-- Start Dataset content --

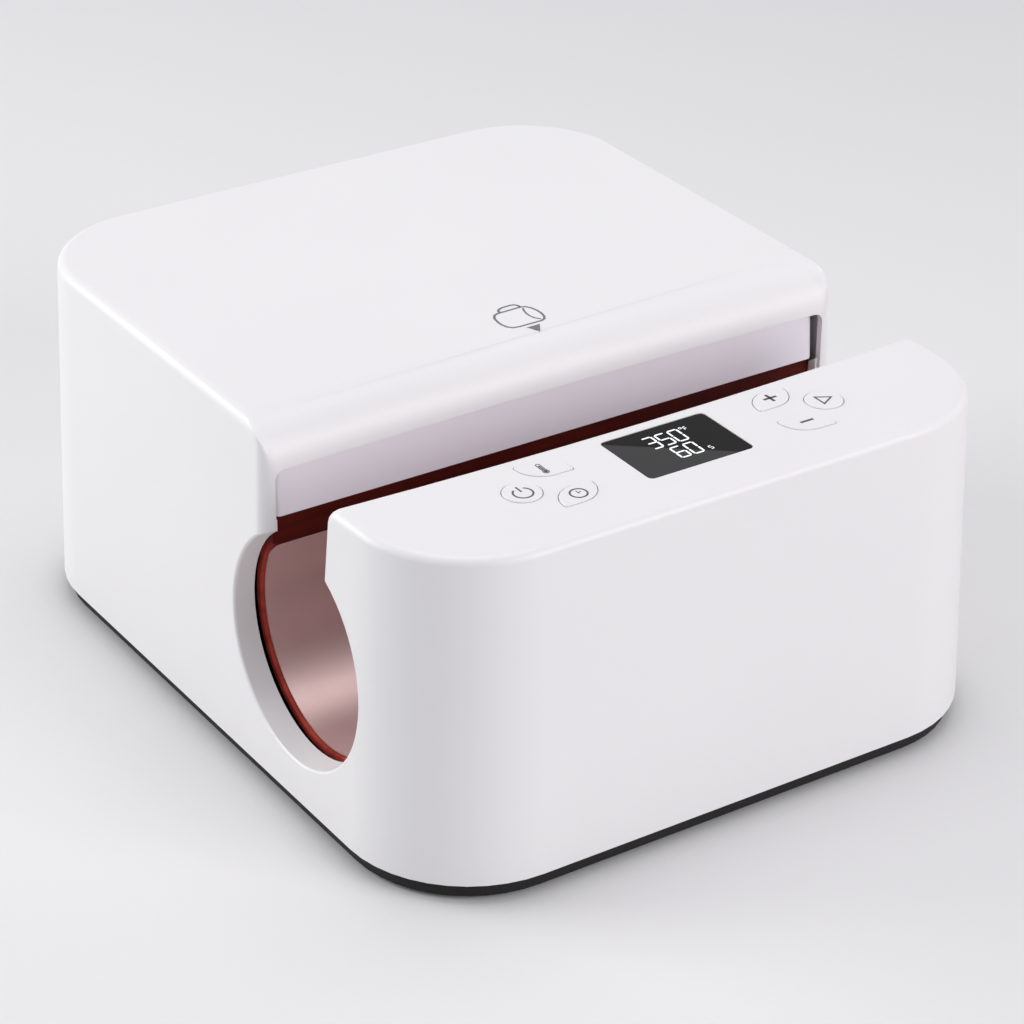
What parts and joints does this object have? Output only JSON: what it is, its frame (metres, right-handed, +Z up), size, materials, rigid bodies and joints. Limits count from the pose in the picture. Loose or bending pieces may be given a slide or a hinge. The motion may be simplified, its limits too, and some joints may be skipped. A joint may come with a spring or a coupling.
{
  "type": "mug heat press",
  "caption": "Tabletop mug heat press: white rounded housing with a handle slot, a round mug cavity through the sides, curved heater halves, a motor-driven carriage and a control panel.",
  "frame": {"origin": "centre of the footprint at the underside of the feet", "axes": "+X to the right seen from the control panel, +Y to the back, +Z up"},
  "size_m": [0.286, 0.3394, 0.1586],
  "materials": {
    "white_plastic": "satin white moulded ABS",
    "lilac_plastic": "satin pale lilac-white moulded shield",
    "black_plastic": "fine-textured black moulding",
    "rubber": "matt black rubber",
    "silicone": "dark red silicone rubber heater",
    "rose_coating": "smooth rose coated cloth",
    "steel": "plated sheet and turned steel",
    "aluminium": "cast and extruded aluminium",
    "brass": "turned brass",
    "smoked_window": "glossy smoked acrylic",
    "circuit_board": "green solder mask",
    "dark_metal": "dark coated metal"
  },
  "bodies": {
    "press": {"housing": "white_plastic", "base_tray": "black_plastic", "foot_front_left": "rubber", "foot_front_right": "rubber", "foot_rear_left": "rubber", "foot_rear_right": "rubber", "base_screw_front_left": "steel", "base_screw_front_right": "steel", "base_screw_rear_left": "steel", "base_screw_rear_right": "steel", "display_window": "smoked_window", "display_module": "dark_metal", "control_board": "circuit_board", "switch_power": "black_plastic", "switch_temperature": "black_plastic", "switch_timer": "black_plastic", "switch_plus": "black_plastic", "switch_minus": "black_plastic", "switch_start": "black_plastic", "front_bracket": "steel", "front_band": "steel", "front_heating_mat": "silicone", "front_facing_sheet": "rose_coating", "drive_bracket": "steel", "guide_bushing_left": "brass", "guide_bushing_right": "brass", "screw_bearing": "steel", "position_sensor": "black_plastic", "motor_bracket": "steel", "gearbox": "dark_metal", "motor": "steel", "power_board": "circuit_board", "transformer": "dark_metal", "heat_sink": "aluminium", "mains_inlet": "black_plastic", "pin_line": "brass", "pin_neutral": "brass", "pin_earth": "brass"},
    "carriage": {"carriage_frame": "aluminium", "nut_bracket": "steel", "carriage_nut": "brass", "guide_rod_left": "steel", "guide_rod_right": "steel", "rear_band": "steel", "rear_heating_mat": "silicone", "rear_facing_sheet": "rose_coating", "temperature_probe": "dark_metal", "thermal_fuse": "dark_metal", "shield_panel": "lilac_plastic"},
    "screw": {"lead_screw": "steel", "shaft_coupling": "aluminium", "motor_shaft": "steel"},
    "key_power": {"button_power": "white_plastic"},
    "key_temperature": {"button_temperature": "white_plastic"},
    "key_timer": {"button_timer": "white_plastic"},
    "key_plus": {"button_plus": "white_plastic"},
    "key_minus": {"button_minus": "white_plastic"},
    "key_start": {"button_start": "white_plastic"}
  },
  "joints": [
    {"name": "carriage_slide", "type": "slide", "parent": "press", "child": "carriage", "axis": [0, -1, 0], "range_m": [0, 0.012]},
    {"name": "screw_turn", "type": "hinge", "parent": "press", "child": "screw", "pos_m": [0, 0.03, 0.0736], "axis": [0, 1, 0], "range_deg": [0, 1080]},
    {"name": "press_power", "type": "slide", "parent": "press", "child": "key_power", "axis": [0, 0, -1], "range_m": [0, 0.0008], "stiffness_N_per_m": 1500, "springref_m": -0.0004},
    {"name": "press_temperature", "type": "slide", "parent": "press", "child": "key_temperature", "axis": [0, 0, -1], "range_m": [0, 0.0008], "stiffness_N_per_m": 1500, "springref_m": -0.0004},
    {"name": "press_timer", "type": "slide", "parent": "press", "child": "key_timer", "axis": [0, 0, -1], "range_m": [0, 0.0008], "stiffness_N_per_m": 1500, "springref_m": -0.0004},
    {"name": "press_plus", "type": "slide", "parent": "press", "child": "key_plus", "axis": [0, 0, -1], "range_m": [0, 0.0008], "stiffness_N_per_m": 1500, "springref_m": -0.0004},
    {"name": "press_minus", "type": "slide", "parent": "press", "child": "key_minus", "axis": [0, 0, -1], "range_m": [0, 0.0008], "stiffness_N_per_m": 1500, "springref_m": -0.0004},
    {"name": "press_start", "type": "slide", "parent": "press", "child": "key_start", "axis": [0, 0, -1], "range_m": [0, 0.0008], "stiffness_N_per_m": 1500, "springref_m": -0.0004}
  ],
  "couplings": [
    {"joint": "screw_turn", "follows": "carriage_slide", "rad_per_m": 1570.8}
  ]
}
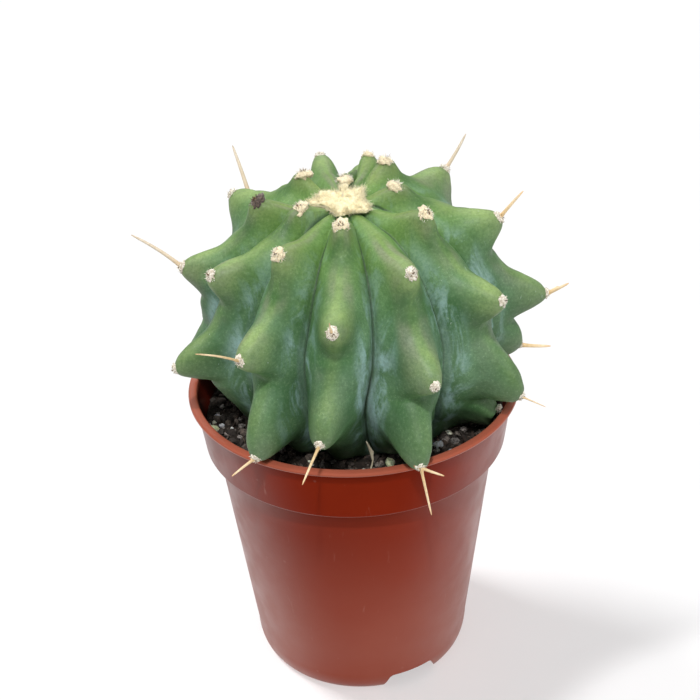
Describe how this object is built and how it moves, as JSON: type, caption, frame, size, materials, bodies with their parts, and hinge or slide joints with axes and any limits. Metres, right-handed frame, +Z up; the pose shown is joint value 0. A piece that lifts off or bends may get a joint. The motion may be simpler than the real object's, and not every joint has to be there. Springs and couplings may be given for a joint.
{
  "type": "potted barrel cactus",
  "caption": "Small ribbed barrel cactus with woolly areoles, a few stout spines and a wool-covered crown, standing in a round moulded nursery pot filled with peat mix.",
  "frame": {"origin": "centre of the pot's foot, on the surface that the pot stands on", "axes": "+Z up along the pot's axis, -Y towards the viewer of the picture, +X to the right in the picture"},
  "size_m": [0.1058, 0.1117, 0.1369],
  "materials": {
    "pot": "satin red-brown moulded plastic",
    "soil": "rough, dark, moist peat mix",
    "cactus": "satin plant skin, green with a grey bloom",
    "crown_wool": "matt cream plant wool"
  },
  "bodies": {
    "root": {"pot": "pot", "soil": "soil", "cactus": "cactus", "crown_wool": "crown_wool"}
  },
  "joints": []
}
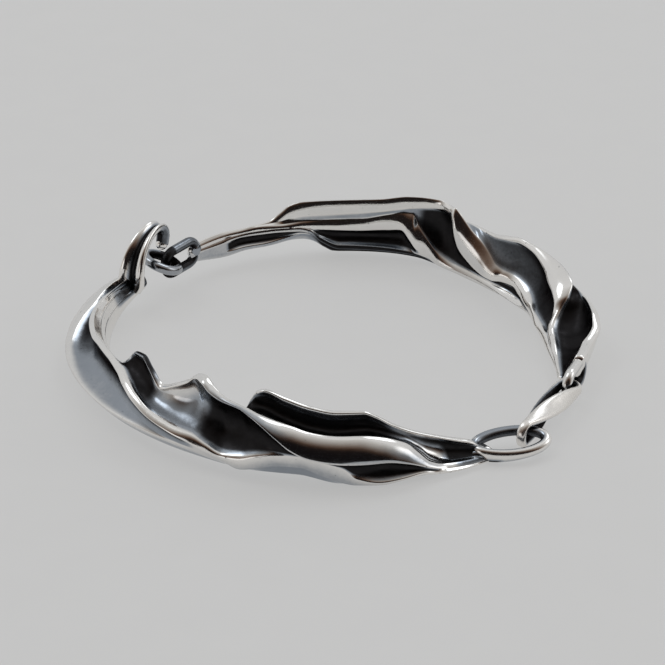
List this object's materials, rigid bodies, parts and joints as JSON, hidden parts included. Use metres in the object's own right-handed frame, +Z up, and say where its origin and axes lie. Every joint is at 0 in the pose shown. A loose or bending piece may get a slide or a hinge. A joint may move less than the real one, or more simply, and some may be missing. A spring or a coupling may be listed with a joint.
{
  "type": "hinged two-piece leaf bangle bracelet",
  "caption": "Oval silver wrist ring of two rigid halves of twisted folded leaves, joined by a flat link and closed by a hook and ring.",
  "frame": {"origin": "centre of the wrist opening, on the plane that the ring lies on", "axes": "+Z up through the wrist opening, along the way the wrist goes in; +X along the ring's longer width, toward the side with the flat link; +Y toward the back half"},
  "size_m": [0.0695, 0.0631, 0.0112],
  "materials": {
    "front_silver": "polished rims and bands over blackened hollows",
    "back_silver": "polished rims and bands over blackened hollows",
    "link_silver": "satin strap with bright turns",
    "ring_silver": "worn, partly blackened wire"
  },
  "bodies": {
    "root": {"front_half": "front_silver", "back_half": "back_silver", "side_link": "link_silver", "catch_ring": "ring_silver"}
  },
  "joints": []
}
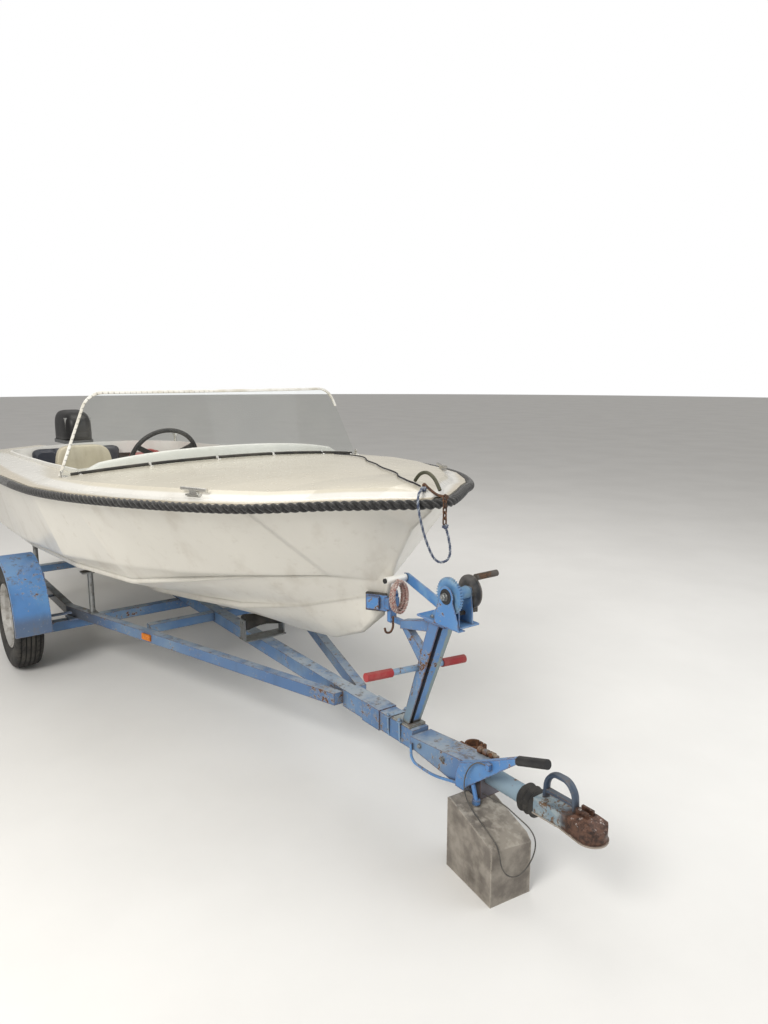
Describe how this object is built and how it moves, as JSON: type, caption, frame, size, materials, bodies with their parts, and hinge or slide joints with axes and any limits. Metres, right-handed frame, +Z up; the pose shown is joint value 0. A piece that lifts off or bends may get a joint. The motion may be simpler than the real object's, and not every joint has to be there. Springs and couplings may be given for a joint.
{
  "type": "speedboat on road trailer",
  "caption": "Small open outboard speedboat with wraparound windscreen and a rope fender round its gunwale, resting on its single-axle road trailer with winch and overrun coupling.",
  "frame": {"origin": "on the ground below the middle of the overall length, on the centreline", "axes": "+X to the bow and the tow coupling, +Y to port, +Z up"},
  "size_m": [5.37, 1.8856, 1.464],
  "materials": {
    "alloy": "cast",
    "amber": "translucent",
    "black_rubber": "matt",
    "cable_grey": "plastic-coated cable",
    "cord_black": "thin braided cord",
    "coupling_paint": "pale blue paint over rust",
    "crank_rust": "cream paint gone to rust",
    "dash_black": "matt vinyl",
    "deck_cream": "glossy gelcoat, weathered",
    "frame_blue": "faded blue enamel, chipped and rusty",
    "gear_blue": "blue paint, worn",
    "grip_black": "ribbed plastic",
    "grip_red": "matt",
    "guard_blue": "bright blue enamel, chipped at the edges",
    "hose_olive": "dull hose",
    "hull_white": "glossy gelcoat, a little chalky",
    "inner_grey": "matt resin paint",
    "motor_black": "satin enamel",
    "motor_grey": "rough cast",
    "rim_silver": "silver paint, dull",
    "roller_white": "matt nylon",
    "rope_black": "laid rope, matt",
    "rope_blue": "faded blue and white rope",
    "rope_pink": "faded laid rope, dirty",
    "rust": "rusted",
    "screen": "clear",
    "seat_cream": "moulded, satin",
    "stainless": "polished",
    "stone": "rough grey masonry",
    "tank_red": "worn gloss",
    "timber": "weathered",
    "tyre": "worn rubber",
    "vinyl_blue": "matt vinyl",
    "white_trim": "satin",
    "zinc": "galvanised, dull"
  },
  "bodies": {
    "boat_and_trailer": {"hull": "hull_white", "deck": "deck_cream", "motor_well": "hull_white", "cockpit_coaming": "hull_white", "cockpit_floor": "inner_grey", "dashboard": "dash_black", "windscreen": "screen", "windscreen_trim": "white_trim", "windscreen_seal": "black_rubber", "gunwale_rope": "rope_black", "lashing_cord": "cord_black", "bow_hose": "hose_olive", "bow_rope": "rope_blue", "chain_and_hook": "rust", "deck_fittings": "stainless", "helm_seat": "seat_cream", "aft_bench": "inner_grey", "bench_cushions": "vinyl_blue", "fuel_tank": "tank_red", "outboard_clamp": "alloy", "axle_beam": "frame_blue", "mudguards": "guard_blue", "drawbar": "frame_blue", "side_member_starboard": "frame_blue", "side_member_port": "frame_blue", "cross_members": "frame_blue", "bunk_boards": "timber", "hull_supports": "zinc", "keel_rollers": "black_rubber", "winch_post": "frame_blue", "handle_bar": "frame_blue", "handle_grips": "grip_red", "winch_frame": "gear_blue", "stem_roller": "roller_white", "bow_stop": "gear_blue", "bow_stop_pads": "black_rubber", "winch_rope_hank": "rope_pink", "overrun_housing": "frame_blue", "overrun_tube": "rust", "overrun_bellows": "black_rubber", "coupling_head": "coupling_paint", "coupling_handle": "frame_blue", "jockey_clamp": "rust", "handbrake_lever": "frame_blue", "handbrake_grip": "grip_black", "breakaway_cable": "cable_grey", "support_block": "stone", "side_reflectors": "amber"},
    "wheel_starboard": {"tyre_starboard": "tyre", "rim_starboard": "rim_silver"},
    "wheel_port": {"tyre_port": "tyre", "rim_port": "rim_silver"},
    "motor_tilt": {"outboard_swivel": "motor_grey"},
    "motor_steer": {"outboard_cowl": "motor_black", "engine_block": "alloy", "outboard_leg": "motor_grey"},
    "propeller": {"propeller": "alloy"},
    "steering_wheel": {"steering_wheel": "dash_black"},
    "winch_drum": {"winch_drum": "gear_blue"},
    "winch_crank": {"winch_crank": "crank_rust"}
  },
  "joints": [
    {"name": "wheel_starboard_spin", "type": "hinge", "parent": "boat_and_trailer", "child": "wheel_starboard", "pos_m": [-0.455, -0.85, 0.281], "axis": [0, 1, 0], "continuous": true},
    {"name": "wheel_port_spin", "type": "hinge", "parent": "boat_and_trailer", "child": "wheel_port", "pos_m": [-0.455, 0.85, 0.281], "axis": [0, 1, 0], "continuous": true},
    {"name": "outboard_tilt", "type": "hinge", "parent": "boat_and_trailer", "child": "motor_tilt", "pos_m": [-2.245, 0, 0.968], "axis": [0, 1, 0], "range_deg": [0, 70]},
    {"name": "outboard_steer", "type": "hinge", "parent": "motor_tilt", "child": "motor_steer", "pos_m": [-2.335, 0, 0.85], "axis": [0, 0, 1], "range_deg": [-35, 35]},
    {"name": "propeller_spin", "type": "hinge", "parent": "motor_steer", "child": "propeller", "pos_m": [-2.545, 0, 0.278], "axis": [1, 0, 0], "continuous": true},
    {"name": "steering_wheel_turn", "type": "hinge", "parent": "boat_and_trailer", "child": "steering_wheel", "pos_m": [0.145, -0.235, 1.118], "axis": [0.9063, 0, -0.4226], "range_deg": [-540, 540]},
    {"name": "winch_drum_spin", "type": "hinge", "parent": "boat_and_trailer", "child": "winch_drum", "pos_m": [2.088, 0, 0.857], "axis": [0, 1, 0], "continuous": true},
    {"name": "winch_crank_spin", "type": "hinge", "parent": "boat_and_trailer", "child": "winch_crank", "pos_m": [2.07531, 0, 0.78501], "axis": [0, 1, 0], "continuous": true}
  ],
  "couplings": [
    {"joint": "steering_wheel_turn", "follows": "outboard_steer", "ratio": 15.429},
    {"joint": "winch_crank_spin", "follows": "winch_drum_spin", "ratio": -4}
  ]
}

-- End Dataset content --

Pick out each line containing the string "picture" and copy it.

What parts and joints does this object have? Output only JSON: what it is, its frame (metres, right-handed, +Z up), size, materials, rigid bodies and joints. Limits count from the pose in the picture. Loose or bending pieces may be given a slide or a hinge. The motion may be simplified, its limits too, and some joints may be skipped. A joint may come with a spring or a coupling.
  "frame": {"origin": "centre of the pot's foot, on the surface that the pot stands on", "axes": "+Z up along the pot's axis, -Y towards the viewer of the picture, +X to the right in the picture"},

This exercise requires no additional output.